Sift the listing for lines that hold the string "object" and pull them out.

────────────────────────────────────────

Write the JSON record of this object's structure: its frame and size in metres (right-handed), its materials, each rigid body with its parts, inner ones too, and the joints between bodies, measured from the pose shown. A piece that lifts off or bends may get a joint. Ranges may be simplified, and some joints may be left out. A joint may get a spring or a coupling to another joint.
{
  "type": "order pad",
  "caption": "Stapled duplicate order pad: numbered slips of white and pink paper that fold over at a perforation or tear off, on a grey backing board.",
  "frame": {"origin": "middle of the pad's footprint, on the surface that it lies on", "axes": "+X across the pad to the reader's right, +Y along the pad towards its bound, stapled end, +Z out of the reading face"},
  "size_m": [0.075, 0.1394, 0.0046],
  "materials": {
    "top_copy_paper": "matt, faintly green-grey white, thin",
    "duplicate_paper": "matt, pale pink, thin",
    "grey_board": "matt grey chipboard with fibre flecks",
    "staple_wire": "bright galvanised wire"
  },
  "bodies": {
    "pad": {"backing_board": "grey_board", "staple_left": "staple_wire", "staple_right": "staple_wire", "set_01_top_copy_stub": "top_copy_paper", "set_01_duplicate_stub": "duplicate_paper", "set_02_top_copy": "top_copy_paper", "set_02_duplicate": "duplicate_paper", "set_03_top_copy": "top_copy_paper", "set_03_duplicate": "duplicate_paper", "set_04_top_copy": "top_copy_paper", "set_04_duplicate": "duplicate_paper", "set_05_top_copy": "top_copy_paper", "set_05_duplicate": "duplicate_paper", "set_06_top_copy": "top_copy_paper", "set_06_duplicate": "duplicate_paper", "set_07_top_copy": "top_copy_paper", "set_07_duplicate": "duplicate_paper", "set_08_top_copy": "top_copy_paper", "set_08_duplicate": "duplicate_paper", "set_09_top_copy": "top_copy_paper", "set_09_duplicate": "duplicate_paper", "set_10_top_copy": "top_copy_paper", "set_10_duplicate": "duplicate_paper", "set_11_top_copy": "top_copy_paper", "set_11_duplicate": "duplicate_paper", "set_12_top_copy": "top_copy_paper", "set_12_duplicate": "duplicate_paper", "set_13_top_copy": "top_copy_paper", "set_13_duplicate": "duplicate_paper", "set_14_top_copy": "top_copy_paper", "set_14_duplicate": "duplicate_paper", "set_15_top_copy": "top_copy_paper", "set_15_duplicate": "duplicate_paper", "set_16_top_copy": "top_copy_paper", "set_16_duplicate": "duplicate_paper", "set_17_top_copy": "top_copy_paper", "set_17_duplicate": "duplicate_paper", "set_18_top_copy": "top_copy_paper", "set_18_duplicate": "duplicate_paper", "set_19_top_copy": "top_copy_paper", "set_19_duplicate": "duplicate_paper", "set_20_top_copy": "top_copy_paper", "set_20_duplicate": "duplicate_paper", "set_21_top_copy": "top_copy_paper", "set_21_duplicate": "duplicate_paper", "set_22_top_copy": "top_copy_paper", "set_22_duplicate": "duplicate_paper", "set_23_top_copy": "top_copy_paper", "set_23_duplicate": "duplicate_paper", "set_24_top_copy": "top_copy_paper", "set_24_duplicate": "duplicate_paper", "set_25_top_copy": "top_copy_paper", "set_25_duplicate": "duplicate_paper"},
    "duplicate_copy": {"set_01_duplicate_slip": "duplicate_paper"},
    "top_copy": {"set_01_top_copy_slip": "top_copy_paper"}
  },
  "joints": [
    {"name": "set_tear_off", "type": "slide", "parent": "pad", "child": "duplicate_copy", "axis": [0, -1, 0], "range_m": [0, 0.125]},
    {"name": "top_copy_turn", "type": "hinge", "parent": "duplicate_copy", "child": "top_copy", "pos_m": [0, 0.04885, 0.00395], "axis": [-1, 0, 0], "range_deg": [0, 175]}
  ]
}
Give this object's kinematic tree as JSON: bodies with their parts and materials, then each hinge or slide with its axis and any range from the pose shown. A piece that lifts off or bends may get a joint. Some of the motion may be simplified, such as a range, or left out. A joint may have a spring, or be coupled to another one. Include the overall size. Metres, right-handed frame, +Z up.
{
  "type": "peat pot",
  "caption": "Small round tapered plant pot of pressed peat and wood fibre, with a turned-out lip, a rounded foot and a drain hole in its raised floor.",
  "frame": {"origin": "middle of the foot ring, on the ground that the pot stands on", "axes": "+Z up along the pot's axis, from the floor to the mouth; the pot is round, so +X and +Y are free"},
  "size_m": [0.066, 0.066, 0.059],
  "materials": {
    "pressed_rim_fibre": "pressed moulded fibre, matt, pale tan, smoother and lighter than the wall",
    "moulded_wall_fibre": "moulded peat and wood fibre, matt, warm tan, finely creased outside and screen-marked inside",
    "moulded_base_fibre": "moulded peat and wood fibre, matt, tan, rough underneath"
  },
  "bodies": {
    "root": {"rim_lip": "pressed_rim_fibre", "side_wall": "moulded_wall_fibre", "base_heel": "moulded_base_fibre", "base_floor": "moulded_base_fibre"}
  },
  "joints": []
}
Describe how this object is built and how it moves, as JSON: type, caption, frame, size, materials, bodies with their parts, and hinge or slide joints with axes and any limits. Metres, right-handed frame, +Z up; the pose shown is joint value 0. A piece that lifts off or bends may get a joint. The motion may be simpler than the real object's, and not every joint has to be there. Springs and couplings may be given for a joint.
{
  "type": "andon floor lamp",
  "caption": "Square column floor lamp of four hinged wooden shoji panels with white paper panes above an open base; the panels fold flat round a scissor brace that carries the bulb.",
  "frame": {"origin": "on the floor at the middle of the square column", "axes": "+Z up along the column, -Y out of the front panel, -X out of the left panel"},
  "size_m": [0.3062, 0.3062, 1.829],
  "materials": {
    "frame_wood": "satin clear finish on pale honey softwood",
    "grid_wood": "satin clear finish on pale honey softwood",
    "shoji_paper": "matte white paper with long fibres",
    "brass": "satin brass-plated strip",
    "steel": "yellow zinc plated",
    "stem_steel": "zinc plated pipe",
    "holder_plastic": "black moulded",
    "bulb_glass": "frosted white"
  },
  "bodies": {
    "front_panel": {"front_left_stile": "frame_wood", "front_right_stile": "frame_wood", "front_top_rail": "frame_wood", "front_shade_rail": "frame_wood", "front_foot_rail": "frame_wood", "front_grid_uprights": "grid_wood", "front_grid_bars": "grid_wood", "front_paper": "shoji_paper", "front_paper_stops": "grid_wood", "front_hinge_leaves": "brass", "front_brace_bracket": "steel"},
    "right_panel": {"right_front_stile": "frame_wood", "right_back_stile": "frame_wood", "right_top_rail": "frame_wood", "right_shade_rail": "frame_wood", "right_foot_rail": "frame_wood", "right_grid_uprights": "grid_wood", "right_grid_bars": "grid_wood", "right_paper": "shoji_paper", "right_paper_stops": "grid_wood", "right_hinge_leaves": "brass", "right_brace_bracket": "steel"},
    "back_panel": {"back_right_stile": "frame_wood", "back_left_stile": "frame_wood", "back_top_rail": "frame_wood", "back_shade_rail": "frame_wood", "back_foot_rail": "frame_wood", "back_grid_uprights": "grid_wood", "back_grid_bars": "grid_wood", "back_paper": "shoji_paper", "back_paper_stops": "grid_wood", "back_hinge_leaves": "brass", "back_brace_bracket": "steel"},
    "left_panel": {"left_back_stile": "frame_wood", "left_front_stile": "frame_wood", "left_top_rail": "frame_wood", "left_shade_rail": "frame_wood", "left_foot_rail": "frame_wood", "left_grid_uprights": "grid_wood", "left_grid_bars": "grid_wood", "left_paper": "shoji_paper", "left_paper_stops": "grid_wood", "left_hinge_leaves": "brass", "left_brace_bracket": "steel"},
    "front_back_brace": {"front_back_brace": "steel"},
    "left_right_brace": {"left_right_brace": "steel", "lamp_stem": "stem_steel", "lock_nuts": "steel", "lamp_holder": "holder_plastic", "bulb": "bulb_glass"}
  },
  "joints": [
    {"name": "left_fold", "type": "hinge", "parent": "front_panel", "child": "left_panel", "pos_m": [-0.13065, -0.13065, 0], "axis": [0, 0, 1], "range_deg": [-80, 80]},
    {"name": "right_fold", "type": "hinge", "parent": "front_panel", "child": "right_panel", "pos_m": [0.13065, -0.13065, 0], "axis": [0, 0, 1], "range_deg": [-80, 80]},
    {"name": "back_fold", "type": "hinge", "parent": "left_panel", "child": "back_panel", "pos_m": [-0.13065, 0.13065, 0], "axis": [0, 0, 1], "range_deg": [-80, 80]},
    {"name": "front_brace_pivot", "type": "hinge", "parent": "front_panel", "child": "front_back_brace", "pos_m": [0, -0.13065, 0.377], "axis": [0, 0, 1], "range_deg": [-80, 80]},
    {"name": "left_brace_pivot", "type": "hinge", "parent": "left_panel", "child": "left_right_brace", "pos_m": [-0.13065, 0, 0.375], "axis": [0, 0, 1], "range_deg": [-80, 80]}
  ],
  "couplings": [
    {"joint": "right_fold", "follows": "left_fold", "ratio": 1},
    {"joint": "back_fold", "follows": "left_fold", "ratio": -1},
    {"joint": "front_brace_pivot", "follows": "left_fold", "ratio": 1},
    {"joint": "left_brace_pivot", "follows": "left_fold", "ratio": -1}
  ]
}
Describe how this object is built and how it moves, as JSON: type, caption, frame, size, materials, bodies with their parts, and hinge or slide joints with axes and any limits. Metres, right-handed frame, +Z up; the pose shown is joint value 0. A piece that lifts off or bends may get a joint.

────────────────────────────────────────

▶ **Result**
Write the JSON record of this object's structure: its frame and size in metres (right-handed), its materials, each rigid body with its parts, inner ones too, and the joints between bodies, measured from the pose shown. A piece that lifts off or bends may get a joint. Ranges may be simplified, and some joints may be left out. A joint may get a spring or a coupling to another joint.
Give this object's kinematic tree as JSON: bodies with their parts and materials, then each hinge or slide with its axis and any range from the pose shown. A piece that lifts off or bends may get a joint. Some of the motion may be simplified, such as a range, or left out. A joint may have a spring, or be coupled to another one. Include the overall size. Metres, right-handed frame, +Z up.
Describe how this object is built and how it moves, as JSON: type, caption, frame, size, materials, bodies with their parts, and hinge or slide joints with axes and any limits. Metres, right-handed frame, +Z up; the pose shown is joint value 0. A piece that lifts off or bends may get a joint. The motion may be simpler than the real object's, and not every joint has to be there. Springs and couplings may be given for a joint.
Describe how this object is built and how it moves, as JSON: type, caption, frame, size, materials, bodies with their parts, and hinge or slide joints with axes and any limits. Metres, right-handed frame, +Z up; the pose shown is joint value 0. A piece that lifts off or bends may get a joint.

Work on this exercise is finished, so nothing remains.